FOR EI DOOR SETS (According to C.T.E. and UNE-EN 1634-1:2016+A1:2018 regulations):

b. The conformity of a fire-resistant door sets is guaranteed by the European standards derived from the European Construction Products Regulation, which are identified in the Legal Regime for Fire Safety in Buildings. This product, which has to be made up of a door, frame and accessories; including an automatic closing device, prevents the spread of fires for a predetermined time period. It is verified by a standardised test which is carried out by an accredited independent laboratory.

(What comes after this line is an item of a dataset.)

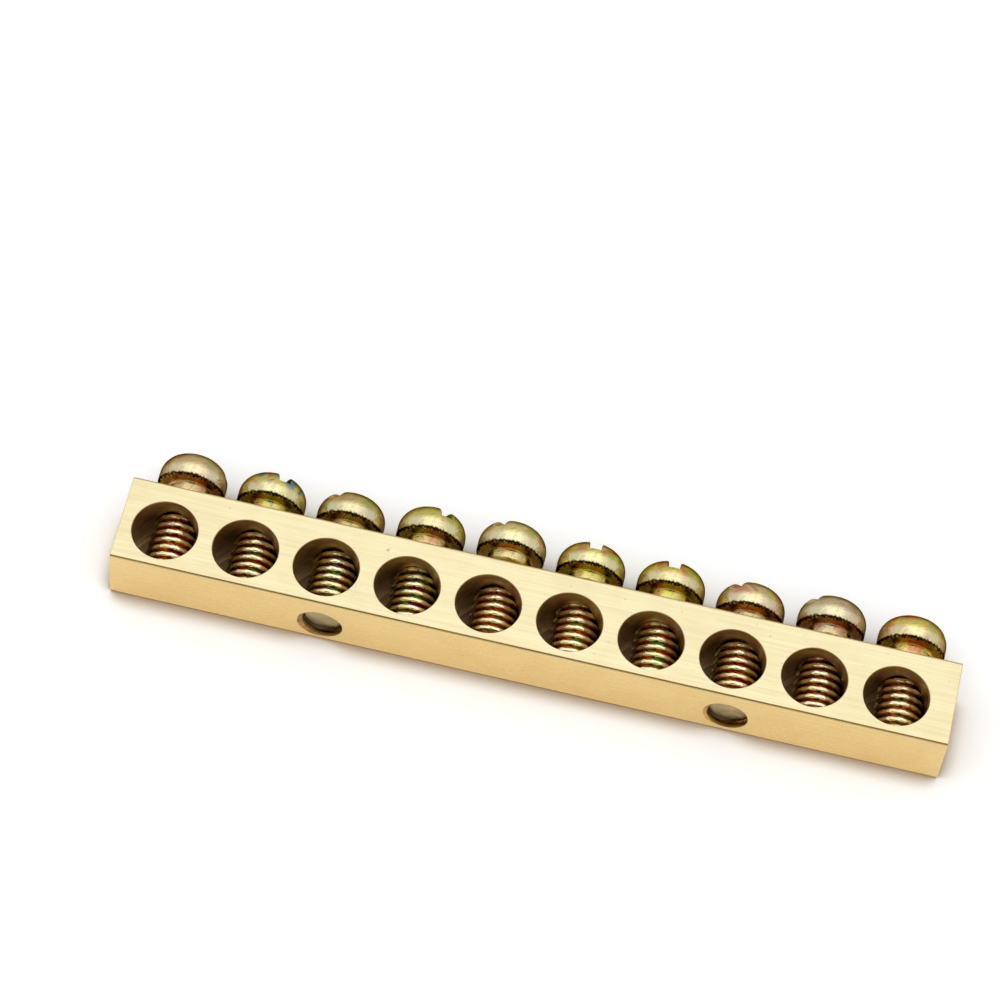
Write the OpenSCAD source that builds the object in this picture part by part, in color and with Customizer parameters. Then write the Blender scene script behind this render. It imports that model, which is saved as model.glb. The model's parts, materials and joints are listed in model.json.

c. Regarding the CE marking, although it is not yet in force for interior fire doors, it is applicable to accessories such as hinges, locks, automatic or electromagnetic overhead door closing devices and antipanic bars, which must present the classification of the accessory and the identification of the regulatory body certification.

d. According to regulation EN 15-269-3, certified fire doors cannot be paneled so as not to lose the classification obtained.

e. It is NOT allowed to install MANUAL FLUSH BOLTS on double door in case of SECTORIZATION, EVACUATION OR EMERGENCY EXIT door sets.

f. The minimum width of passive door is 540mm in order to install the automatic closing with selector.


 
15. OBSERVATION:

a. Timber (“wood”) is a natural material and its tonality can vary.

b. On the tinted finishes, there may occur changes in tone depending on each piece that absorbs the dye according to its own characteristics.


 
16. DOOR SPECIFICS

a. Sellers responsibility will not go beyond the replacement of defective material at the time of supply and not at the time or after assembly.

b. The Seller, in its position as (not installer), will not be held responsible for possible problems that may arise at the time of installation.

c. The Seller will send the order acknowledgment by mail; THE CLIENT has the obligation to review quantities, measurements and handing.

d. The Buyer has to send to the Seller the confirmation of the order duly signed and stamped. The order will not be sent to production until then what may affect the delivery time. Changes will not be accepted more than 7 days after the confirmation of the order.

e. The Buyer will have 3 days after the product delivery to verify that the merchandise is correct, after this time period the company will not be responsible for any incident that may occur.

f. The Seller supplies all its products in Kit.

g. THE TRANSPORT WILL ALWAYS BE PAID BY THE BUYER AND WILL NOT BE INCLUDED IN THE PRICE OF THE MERCHANDISE, WHICH WILL TRAVEL AT THE BUYERS OWN RISK. THE RESPONSIBILITY OF THE SELLER WILL CEASE AT THE TIME THE MERCHANDISE IS LOADED.

h. The client, upon the delivery of the merchandise, shall have all the necessary mechanical means to carry out the unloading.

i. The Seller WILL ONLY DELIVER THE CERTIFICATES AFTER PAYMENT OF ALL INVOICES.

j. When the finishes (HPL plates or wooden boards) are supplied by THE Buyer, it is required to provide 6% more of the necessary material, in case of any defect or deterioration. Redundant material will be returned if not used.

k. The Seller will NOT supply more ironmongery screws than the ones that come with by default.

l. The plans supplied by the Buyer has to have duly marked the measurements and be exempt from superfluous information; The Seller will have no obligation to verify them. The unpleasant inconveniences derived from the plans, that may arise, will be SOLELY AND EXCLUSIVELY the responsibility of the Buyer.

m. When the buyer supplies any mechanism, it will have to be provided physically and with its corresponding assembly and installation technical sheets, otherwise the mechanization will NOT be carried out.

n. On-site inspections will not be allowed without prior written authorisation from The Seller. On the other hand, if authorised, taking photographs or video recording are completely PROHIBITED.

o. Installation of certified products has to be carried out by following the guidelines of The Seller installation manual.